I guess ultimately from my experience and experiment with this team this year, I can safely say that am definitely still evolving, developing and learning as a coach and how to coach. Empowering the athletes and allowing them to have input, feedback and ownership on how they want things to occur is very important. As a coach this year, I was less pre-occupied with the end goal (result) instead my training sessions and how I approached games was defined by the team’s keywords and objectives. I was a lot more relaxed and was able to analyse the game better and provide detailed tactical feedback during games.

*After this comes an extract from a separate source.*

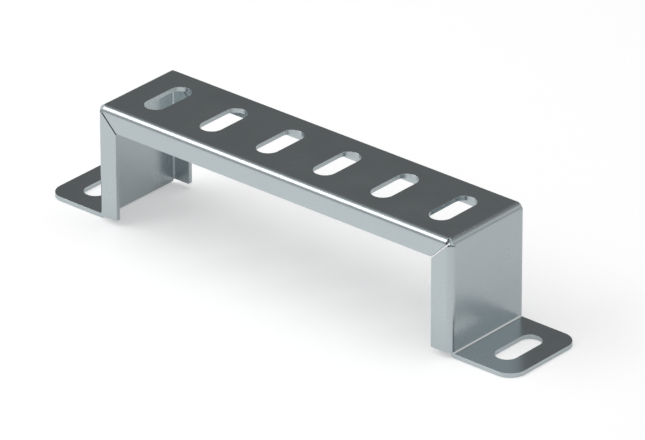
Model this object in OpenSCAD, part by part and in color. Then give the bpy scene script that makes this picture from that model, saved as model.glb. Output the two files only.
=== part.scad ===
// Cable tray standoff bracket, folded from one sheet: a bridge on two legs, with a foot on each.
// X runs along the bridge, Y across it and Z up. The origin is on the ground, under the middle.

/* [Sheet] */
// Thickness of the sheet
sheet_t = 1.6; // [1:0.1:2.2]
// Inside radius of every fold
fold_r = 0.8; // [0.5:0.1:1.6]

/* [Bridge] */
// Length over the outer faces of the two legs
bridge_len = 155.2; // [148:0.4:220]
// Height of the top face above the ground
bridge_h = 43.3; // [30:0.1:90]
// Width of the strip that makes the top, the legs and the feet, without its flanges
strip_w = 35; // [31:0.5:60]

/* [Flanges] */
// Depth of the two flanges of the top, from the top face to their lower edge
top_flange_depth = 8.2; // [5:0.1:16]
// Width of the four flanges of the legs, from the leg's outer face to their free edge
leg_flange_w = 8.4; // [5:0.1:16]
// Gap between the two flanges that meet in a mitre at each corner
mitre_gap = 0.5; // [0.2:0.1:0.7]
// Height of the lower ends of the leg flanges above the ground
flange_lift = 2; // [1.8:0.1:8]

/* [Slots] */
// Number of slots along the top
slot_count = 6; // [1:1:6]
// Distance between the middles of two neighbouring slots
slot_pitch = 25; // [12:0.5:27]
// Width of every slot
slot_w = 8.2; // [5:0.1:11]
// Length of every slot over its round ends
slot_len = 20.2; // [12:0.2:28]

/* [Feet] */
// Length of a foot, from the outer face of its leg to its free edge
foot_len = 25; // [21:0.5:60]
// Radius of the two free corners of a foot
foot_corner_r = 6.4; // [1:0.1:15]
// Distance from the outer face of a leg to the middle of the slot in its foot
foot_slot_x = 13.2; // [8:0.1:18]

/* [Hidden] */
// Outside radius of every fold
fold_outer_r = sheet_t + fold_r;
// Distance from the middle to the outer face of a leg
leg_x = bridge_len / 2;
// Distance from the middle, and height, at which the top's fold into a leg begins and ends
fold_x = leg_x - fold_outer_r;
fold_z = bridge_h - fold_outer_r;
// Width over the flanges
body_w = strip_w + 2 * sheet_t;
// How far a flange's end keeps, upright, from the 45 degree line that a mitre follows
mitre_shift = mitre_gap / sqrt(2);
// Width that stays flat between the folds of two opposite flanges
flat_w = strip_w - 2 * fold_r;
// How far a cut runs past the sheet that it goes through
cut_past = 1;
// Segments of a full circle
$fn = 96;

// Section of a fold: a quarter ring about the origin, from +X round to +Y
module fold_section() {
    intersection() {
        difference() {
            circle(r = fold_outer_r);
            circle(r = fold_r);
        }
        square(fold_outer_r + cut_past);
    }
}

// Seen from the front, the half of the strip at +X: top, fold, leg, fold and foot
module half_strip_section() {
    translate([0, bridge_h - sheet_t])
        square([fold_x, sheet_t]);
    translate([fold_x, fold_z])
        fold_section();
    translate([leg_x - sheet_t, fold_outer_r])
        square([sheet_t, fold_z - fold_outer_r]);
    translate([leg_x + fold_r, fold_outer_r])
        rotate(180)
            fold_section();
    translate([leg_x + fold_r, 0])
        square([foot_len - fold_r, sheet_t]);
}

// A shape seen from the front, as thick as w along Y and centred on y = 0
module from_front(w) {
    rotate([90, 0, 0])
        linear_extrude(height = w, center = true)
            children();
}

// The children and their mirror image across the plane x = 0
module at_both_legs() {
    children();
    mirror([1, 0, 0])
        children();
}

// The children and their mirror image across the plane y = 0
module on_both_sides() {
    children();
    mirror([0, 1, 0])
        children();
}

// What is cut from one edge of the strip, so that its flanges can fold there
module edge_notch() {
    notch_w = fold_r + cut_past;
    translate([-fold_x, flat_w / 2, fold_z - cut_past])
        cube([2 * fold_x, notch_w, fold_outer_r + 2 * cut_past]);
    at_both_legs()
        translate([fold_x, flat_w / 2, flange_lift])
            cube([fold_outer_r + fold_r + cut_past, notch_w, fold_z - flange_lift]);
}

// One slot, upright and long along Y, as tall as the sheet that it goes through and more
module slot() {
    end_y = (slot_len - slot_w) / 2;
    translate([0, 0, -cut_past])
        linear_extrude(height = sheet_t + 2 * cut_past) {
            square([slot_w, 2 * end_y], center = true);
            for (y = [-end_y, end_y])
                translate([0, y])
                    circle(d = slot_w);
        }
}

// The row of slots in the top
module top_slots() {
    for (i = [0 : slot_count - 1])
        translate([(i - (slot_count - 1) / 2) * slot_pitch, 0, bridge_h - sheet_t])
            slot();
}

// What is cut from the free corner of a foot to round it
module foot_corner() {
    translate([leg_x + foot_len - foot_corner_r, strip_w / 2 - foot_corner_r, -cut_past])
        linear_extrude(height = sheet_t + 2 * cut_past)
            difference() {
                square(foot_corner_r + cut_past);
                circle(r = foot_corner_r);
            }
}

// The strip: top, legs and feet, with its slots and its rounded feet
module strip() {
    difference() {
        from_front(strip_w)
            at_both_legs()
                half_strip_section();
        on_both_sides()
            edge_notch();
        top_slots();
        at_both_legs() {
            translate([leg_x + foot_slot_x, 0, 0])
                slot();
            on_both_sides()
                foot_corner();
        }
    }
}

// Section of a fold with its flange, which ends w below the outer face of the sheet that it folds from
module flange_section(w) {
    fold_section();
    translate([fold_r, fold_outer_r - w])
        square([sheet_t, w - fold_outer_r]);
}

// The fold and the flange along one edge of the top, between its two mitres
module top_flange() {
    intersection() {
        translate([-fold_x, flat_w / 2, fold_z])
            rotate([90, 0, 90])
                linear_extrude(height = 2 * fold_x)
                    flange_section(top_flange_depth);
        from_front(body_w + cut_past)
            polygon([
                [0, bridge_h - leg_x + mitre_shift],
                [leg_x + cut_past, bridge_h + cut_past + mitre_shift],
                [-leg_x - cut_past, bridge_h + cut_past + mitre_shift],
            ]);
    }
}

// The fold and the flange along one edge of a leg, up to its mitre
module leg_flange() {
    intersection() {
        translate([fold_x, flat_w / 2, flange_lift])
            linear_extrude(height = fold_z - flange_lift)
                mirror([1, -1])
                    flange_section(leg_flange_w);
        from_front(body_w + cut_past)
            polygon([
                [leg_x + cut_past, bridge_h + cut_past - mitre_shift],
                [leg_x + cut_past, -cut_past],
                [leg_x - bridge_h - cut_past + mitre_shift, -cut_past],
            ]);
    }
}

// The whole bracket, one folded sheet
module bracket() {
    color("silver") {
        strip();
        on_both_sides() {
            top_flange();
            at_both_legs()
                leg_flange();
        }
    }
}

bracket();
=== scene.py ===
"""Looks of a cable tray standoff bracket that is folded from one zinc-plated steel sheet.

The bracket is made the way the real one is: a flat blank is cut out, its edges are eased, and a formula
folds it. Sizes are in millimetres and angles in radians, except where a name ends in _m or _deg, and MM
turns them into metres. X runs along the bridge, Y across it and Z up, with the origin on the ground under
the middle of the bracket.
"""

import logging
import math
from dataclasses import dataclass
from enum import Enum, IntEnum

import bpy
import numpy as np
from mathutils import Matrix, Vector
from mathutils.geometry import delaunay_2d_cdt


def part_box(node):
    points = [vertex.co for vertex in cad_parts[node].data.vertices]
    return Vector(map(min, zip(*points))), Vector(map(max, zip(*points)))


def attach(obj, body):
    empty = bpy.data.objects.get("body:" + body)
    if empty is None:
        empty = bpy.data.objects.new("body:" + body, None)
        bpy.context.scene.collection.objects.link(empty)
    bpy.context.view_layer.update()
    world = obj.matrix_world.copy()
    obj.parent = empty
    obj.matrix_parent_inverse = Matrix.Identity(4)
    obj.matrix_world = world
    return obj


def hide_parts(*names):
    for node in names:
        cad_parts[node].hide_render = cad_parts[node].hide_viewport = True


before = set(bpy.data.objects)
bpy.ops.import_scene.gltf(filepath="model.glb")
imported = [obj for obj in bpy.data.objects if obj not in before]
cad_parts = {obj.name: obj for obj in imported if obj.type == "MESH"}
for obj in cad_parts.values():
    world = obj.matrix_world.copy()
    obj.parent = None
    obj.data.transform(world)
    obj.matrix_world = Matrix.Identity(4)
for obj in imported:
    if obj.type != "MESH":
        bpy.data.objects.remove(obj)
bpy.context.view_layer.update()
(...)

While we as a team did not achieve our end goal that the players set out at the beginning of the season, I was very pleased and satisfied with the season and saw it as a success. As a coach, you are defined by your results/records/titles at a competitive/performance level where your job is on the line and that clubs consider you as a successful coach. This particular season, I consider myself a very successful coach. Not only did I further developed new understanding of coaching female athletes but to receive positive comments after the season from players was satisfying. Comments such as “I have learnt more from you this season that I have ever did” and “I have improved most that I ever have” were a re-occurring theme in their messages to me. They as players have in return helped me develop and improve as a coach.
Of the 15 players, six are graduating and are heading to university where four of the players have been recruited and two others will be trying out for their university women’s soccer programs. The rest nine players will be returning for another year in the U18 girls program. This in my view is success as these players are not lost to the game and continue to strive to play at a higher level and prolong their soccer career in a competitive environment.
With the university season about to start and Training Camp in a few days time, I am going implement the above approaches to my university coaching and evaluate and see if it does work or it was just a one off.